We were fortunate enough to go and see a small indie band called GUNS N ROSES at an intimate little venue called the SAITAMA SUPER ARENA, which can squeeze in a mere 37,000 people. They played for 3 hours straight, performing a few little-known tunes with names like ‘Welcome to the Forest,’ ‘Sweet Child of Wine’ and ‘Paradise Town.’ (I was still half-dead from jet lag so I may have got a bit confused there.) Particularly impressive was the guitar work of fellow Englishman Slash. (Dunno why he’s named after a euphemism for ‘piss.’)  Anyway, Piss may have a bizarre habit of wearing a top hat & sunglasses indoors, which is just poor etiquette in my opinion, but he was the showstealer, continuing with guitar solos long after everyone else had finished songs.

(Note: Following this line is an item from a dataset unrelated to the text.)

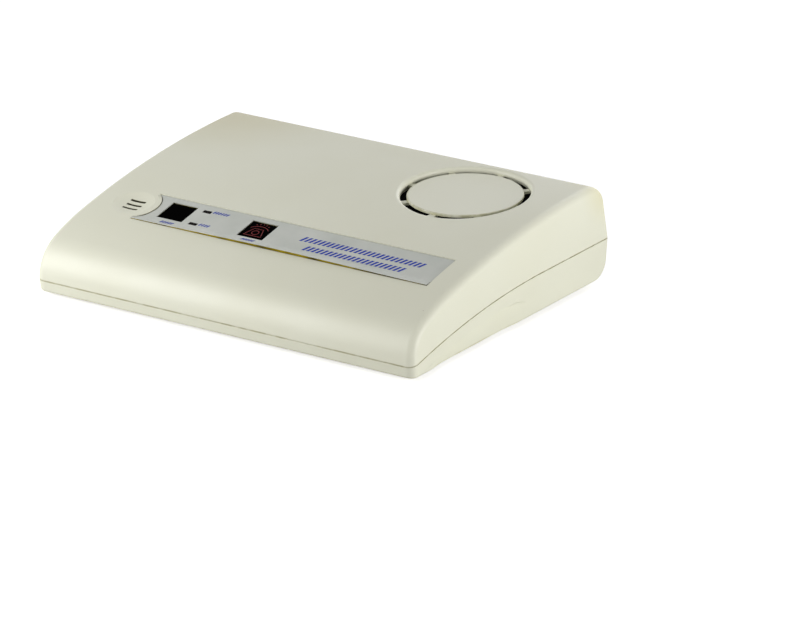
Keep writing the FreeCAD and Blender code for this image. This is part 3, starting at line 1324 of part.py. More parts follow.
def lead(name, points, section):
    """a lead along its route, with its volume held against section times length"""
    path = lead_path(points)
    solid = path.makePipeShell([section(points[0], points[1].sub(points[0]))], True, False)
    feature = node(plain_feature(name, solid))
    area = Part.Face(section(points[0], points[1].sub(points[0]))).Area
    radii = [turn_radius(*three) for three in zip(points, points[1:], points[2:])]
    print(name, "length", round(path.Length, 1), "radii", [round(radius, 1) for radius in radii],
          "volume over section times length", round(solid.Volume / (area * path.Length), 4))
    return feature


def round_section(radius):
    """a round lead's cut end"""
    return lambda start, heading: Part.Wire(Part.makeCircle(radius, start, heading))


def flat_section(width, thickness):
    """a ribbon's cut end: its width lies along X"""
    def section(start, heading):
        across = Vector(width / 2, 0, 0)
        through = Vector(1, 0, 0).cross(heading).normalize().multiply(thickness / 2)
        corners = [start + across + through, start - across + through, start - across - through,
                   start + across - through]
        return Part.makePolygon(corners + corners[:1])
    return section


def header_point(header, rise=0.0):
    x, y, _ = HEADERS[header]
    return Vector(value(x), value(y), value(HEADER_TOP) + rise)


cable = round_section(mm.lead_radius)
ribbon = flat_section(mm.ribbon_width, mm.ribbon_thickness)

mic_exit = dish.multVec(Vector(0, 0, value(MIC_FOOT)))
mic_down = dish.multVec(Vector(0, 0, value(MIC_FOOT) - 8))
mic_end = header_point("microphone")
lead("microphone_lead", [mic_exit, mic_down, mic_down + Vector(1, 9, -3), mic_down + Vector(2, 22, -2),
                         mic_end + UP * 6, mic_end], cable)
TAG_DROP = 8
TAG_OUT = 4.2
tag_radius = mm.basket_radius + mm.speaker_sheet / 2 + TAG_OUT
speaker_tag = speaker.multVec(Vector(-tag_radius, 0, value(CLOTH_LOW) - TAG_DROP))
speaker_end = header_point("speaker")
lead("speaker_lead", [speaker_tag, speaker_tag + Vector(-7, -2, -3), speaker_end + Vector(4, 6, 9),
                      speaker_end + UP * 5, speaker_end], cable)
battery_tag = Vector(value("3 * cell_radius"), value(f"{PACK_FRONT} + {PACK_LENGTH}"), value(PACK_AXIS))
battery_end = header_point("battery", mm.plug_height)
lead("battery_lead", [battery_tag, battery_tag + Vector(1, 7, 0), battery_end + Vector(-3, -6, 5),
                      battery_end + UP * 4, battery_end], cable)
ribbon_x = value(RIBBON_X)
ribbon_back = mm.key_board_depth / 2 - 3
ribbon_top = panel.multVec(Vector(ribbon_x, ribbon_back, -mm.key_board_drop))
ribbon_down = panel.multVec(Vector(ribbon_x, ribbon_back, -mm.key_board_drop - 3.5))
ribbon_end = header_point("key")
lead("key_ribbon", [ribbon_top, ribbon_down, ribbon_down + Vector(0, 16, -1.2),
                    ribbon_end + Vector(0, -2, 7.5), ribbon_end + UP * 3.5, ribbon_end], ribbon)
antenna_foot = Vector(value(RADIO[0]), value(RADIO[1]), value(f"{BOARD_TOP} + {RADIO_HEIGHT}"))
lead("receiver_antenna", [antenna_foot, antenna_foot + UP * 6, antenna_foot + Vector(-14, -1, 9),
                          antenna_foot + Vector(-40, -2, 8), antenna_foot + Vector(-74, 0, 7)],
     round_section(mm.antenna_radius))


# Every feature is checked before any file is written

doc.recompute()
for feature in doc.Objects:
    for word in ("Invalid", "Error"):
        if word in feature.State:
            raise RuntimeError(f"{feature.Name} is {word}")
for label, feature in nodes.items():
    if feature.Shape.isNull() or not feature.Shape.isValid() or not feature.Shape.Solids:
        raise RuntimeError(f"{label} has no sound shape")

os.makedirs("parts", exist_ok=True)
for label, feature in nodes.items():
    feature.Shape.exportStep(f"parts/{label}.step")
    print(label, len(feature.Shape.Solids), round(feature.Shape.Volume, 1))
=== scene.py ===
# %% [markdown]
# # A medical alert base station
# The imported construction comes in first, as a fixed frame: two moulded case halves, a key strip,
# a loudspeaker grille and all that they hold. The scene adds finishes, print and light around it.

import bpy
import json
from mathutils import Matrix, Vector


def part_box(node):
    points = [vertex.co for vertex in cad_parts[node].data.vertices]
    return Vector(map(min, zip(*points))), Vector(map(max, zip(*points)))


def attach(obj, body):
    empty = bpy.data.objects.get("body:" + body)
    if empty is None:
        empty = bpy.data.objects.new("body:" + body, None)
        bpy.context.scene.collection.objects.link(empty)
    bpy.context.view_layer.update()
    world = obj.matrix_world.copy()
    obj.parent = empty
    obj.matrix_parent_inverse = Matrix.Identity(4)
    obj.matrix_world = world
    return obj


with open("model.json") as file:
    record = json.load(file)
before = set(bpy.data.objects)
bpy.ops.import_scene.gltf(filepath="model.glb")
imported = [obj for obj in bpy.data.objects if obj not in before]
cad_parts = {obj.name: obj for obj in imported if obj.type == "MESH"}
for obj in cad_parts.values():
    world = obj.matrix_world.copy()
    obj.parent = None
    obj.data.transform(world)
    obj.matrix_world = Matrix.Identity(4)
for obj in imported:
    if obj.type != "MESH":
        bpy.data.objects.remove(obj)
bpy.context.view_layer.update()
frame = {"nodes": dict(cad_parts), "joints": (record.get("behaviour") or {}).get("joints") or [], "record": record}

# %% Tools and units
import json
import math

import bpy
import numpy as np
from mathutils import Matrix, Vector

MM = 0.001
nodes = frame["nodes"]


def vertices(node):
    """every vertex of a construction node, as rows of X, Y and Z in metres"""
    flat = np.zeros(len(nodes[node].data.vertices) * 3, np.float32)
    nodes[node].data.vertices.foreach_get("co", flat)
    return flat.reshape(-1, 3).astype(float)


print(len(nodes), "construction nodes")

# %% [markdown]
# ## Colour and materials
# Colours are written as sRGB hex values, as a paint chip is measured, and Blender's shaders work in
# linear light. One function turns the first into the second. One more adds a shader node, so that a
# finish reads as a short list of what feeds what.

# %% Colour
def linear(hex_colour):
    """sRGB hex to linear: c / 12.92 for a low value, else ((c + 0.055) / 1.055) to the power 2.4"""
    shares = [int(hex_colour[start:start + 2], 16) / 255 for start in (1, 3, 5)]
    return (*[c / 12.92 if c <= 0.04045 else ((c + 0.055) / 1.055) ** 2.4 for c in shares], 1.0)


print("linear value of mid grey", round(linear("#808080")[0], 3))

# %% Nodes
# a colour Mix node's sockets by number: its factor, its two colours and its result
FACTOR, FIRST, SECOND, MIXED = 0, 6, 7, 2


def add(tree, kind, sockets=None, **settings):
    """one node: its own settings, and for each socket a constant or another node's output"""
    made = tree.nodes.new(kind)
    for word, setting in settings.items():
        setattr(made, word, setting)
    for name, source in (sockets or {}).items():
        if isinstance(source, bpy.types.NodeSocket):
            tree.links.new(source, made.inputs[name])
        else:
            made.inputs[name].default_value = source
    return made


def finish(name, colour, roughness, **constants):
    """a material with one principled shader, and the place of each point in metres"""
    material = bpy.data.materials.new(name)
    material.use_nodes = True
    tree = material.node_tree
    shader = tree.nodes["Principled BSDF"]
    shader.inputs["Base Color"].default_value = linear(colour)
    shader.inputs["Roughness"].default_value = roughness
    for word, number in constants.items():
        shader.inputs[word.replace("_", " ").title().replace("Ior", "IOR")].default_value = number
    place = add(tree, "ShaderNodeTexCoord").outputs["Object"]
    return material, tree, shader, place


def per_metre(size_mm):
    """a pattern's scale, from the size of one of its features"""
    return 1 / (size_mm * MM)


print("a pattern of 2 mm has the scale", per_metre(2.0))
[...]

Alright, Pee, we get it, you took a guitar lesson once or twice.

He’s got plenty of talent, this young up-and-comer. If he keeps practicing and stays away from the drugs, Urinate could be a famous star in the future, along with his friends Axel Nose and… those other guys.

We visited most of the major tourist attractions: Meiji Shrine, Ueno Park & Zoo, Roppongi Hills, Odaiba island, Tokyo Tower, the World Trade Centre (no, not that one) and took a day trip to Mt. Fuji… here, have some pics.




Mt. Fuji



Meiji Shrine


Ueno Zoo



‘They call me WHAT?!’


‘Hi I’m Pingu, welcome to Jackass!’

So, apologies if this came out weird or seems rushed. We’ve been in Bangkok for a week where the WiFi is from the 1930s, so trying to write this has been a nightmare. Next update should be soon-ish.

Travel is awesome. Do it if you haven’t.